One of the nation's most expensive land-use battles will face its fourth ballot test Tuesday when Orange County voters decide whether to replace plans for an airport at El Toro with zoning for a large urban park.
Voters face the airport decision and dozens of others, from whether to reelect a judge charged with child molestation to consideration of several multimillion-dollar school bond proposals.
Factions have battled for eight years over the 4,700-acre Marine base, which closed in July 1999. Nearly $100 million has been spent in the debate, including about $50 million by the county to plan for the airport.
Measure W would rezone the base for non-airport uses; the only way to change that would be by yet another vote. Airport foes hope this vote will be the last, citing shifting political winds and the evaporation of significant financial support from airport boosters.
"I think everybody is looking at this to be the final decision," said Cynthia P. Coad, chairwoman of the Board of Supervisors, which has backed the airport by 3-to-2 votes.
Maybe not everybody.
"The election doesn't stop the need for airport capacity in Orange County," said Bruce Nestande, chairman of the chief pro-airport group.
Supervisors haven't said what they would do if the measure passes Tuesday. A poll commissioned by the Los Angeles Times found that a majority of likely voters in Orange County support the measure, with support even stronger when voters were told that it could kill the airport.

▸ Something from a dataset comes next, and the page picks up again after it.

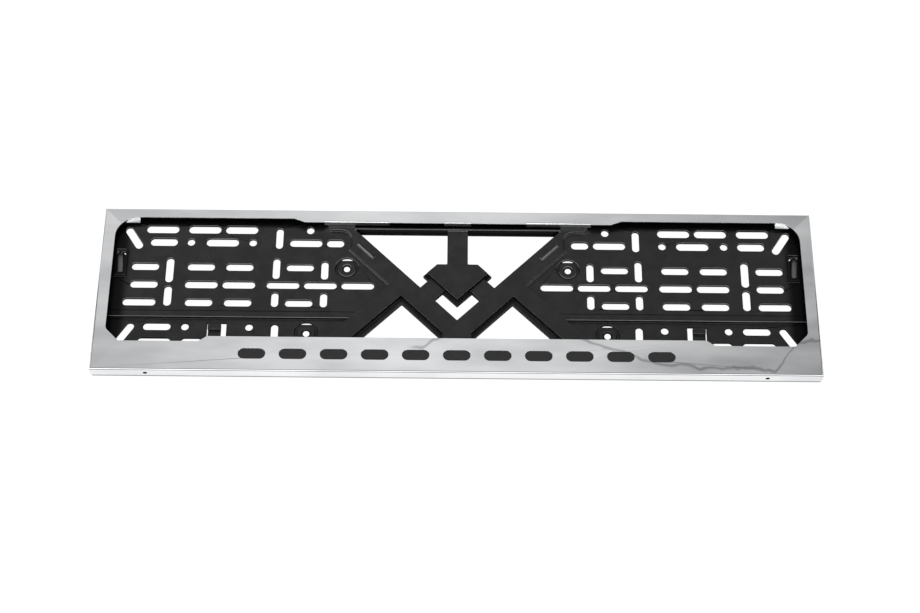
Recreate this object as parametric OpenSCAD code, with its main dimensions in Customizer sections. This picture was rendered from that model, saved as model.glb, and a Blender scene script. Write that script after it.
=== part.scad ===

Navy officials also haven't said how they would react to a rezoning of the base
Airport opponents have waged a nonstop election campaign with newspaper and television advertisements touting development of a "Great Park" for the base, though the initiative only changes zoning for the property within the county general plan and does not actually call for a park to be built.
Airport backers argue that developing the park would require a tax increase because of the cost of building the museums, sports fields and other amenities envisioned. Measure W backers say no tax increase would be needed.
The core of opposition to an El Toro airport comes from the cities nearest the base, which was built on bean fields east of Irvine. Critics worry that property values will plunge and that the airport will destroy their suburban quality of life. Supporters say an airport would ensure Orange County's economic future.
The El Toro battle affects Coad's bid to keep her 4th District seat. Staunchly pro-airport, she faces Fullerton City Councilman Chris Norby, an El Toro airport foe.
If Norby unseats Coad, it would shift the majority on the board and effectively kill the airport plan regardless of what happens with Measure W.
Coad won her seat four years ago by campaigning not just as an airport supporter, but also as a reformer who would revitalize neglected North County neighborhoods. Her work made her popular with voters in Anaheim and Orange, but her district has been redrawn to reflect the 2000 Census and no longer includes some of her strongholds.
Coad came under fire from Republicans--including Norby--hoping to keep organized labor from spreading in Orange County after she supported a landmark pact requiring that union members make up at least 85% of the workers on new major county public works projects. The pro-airport majority forged the pact to get union support for the El Toro plan.
Norby crusades for redevelopment reform. He believes local officials should create alliances to stop companies with big retail projects from pitting cities against each other to get bigger tax breaks.
The race for district attorney has become one of the most bitter in recent history, as veteran prosecutor Wallace Wade challenges his boss, Dist. Atty. Tony Rackauckas.
Wade's campaign is focused almost exclusively on charges Rackauckas abused his authority for political gain during his three years in office. Rackauckas, in turn, criticizes Wade's record as a prosecutor and questions whether he has the skill to run the office.
Rackauckas easily defeated Wade for the office four years ago, enjoying broad support from prosecutors. But some of those working for him have since said they were unhappy with their boss for various personnel moves and his handling of some cases.
The biggest dispute came over Rackauckas' involvement in a consumer-protection case involving George Argyros, who is now U.S. ambassador to Spain and who donated $1,000 to Rackauckas' 1998 campaign through his real estate management company.
Rackauckas ordered prosecutors to withdraw a lawsuit against the company, which was accused of unfairly keeping security deposits from thousands of tenants. Rackauckas then took over settlement negotiations himself. After critics faulted his actions, Rackauckas handed the case over to the state attorney general.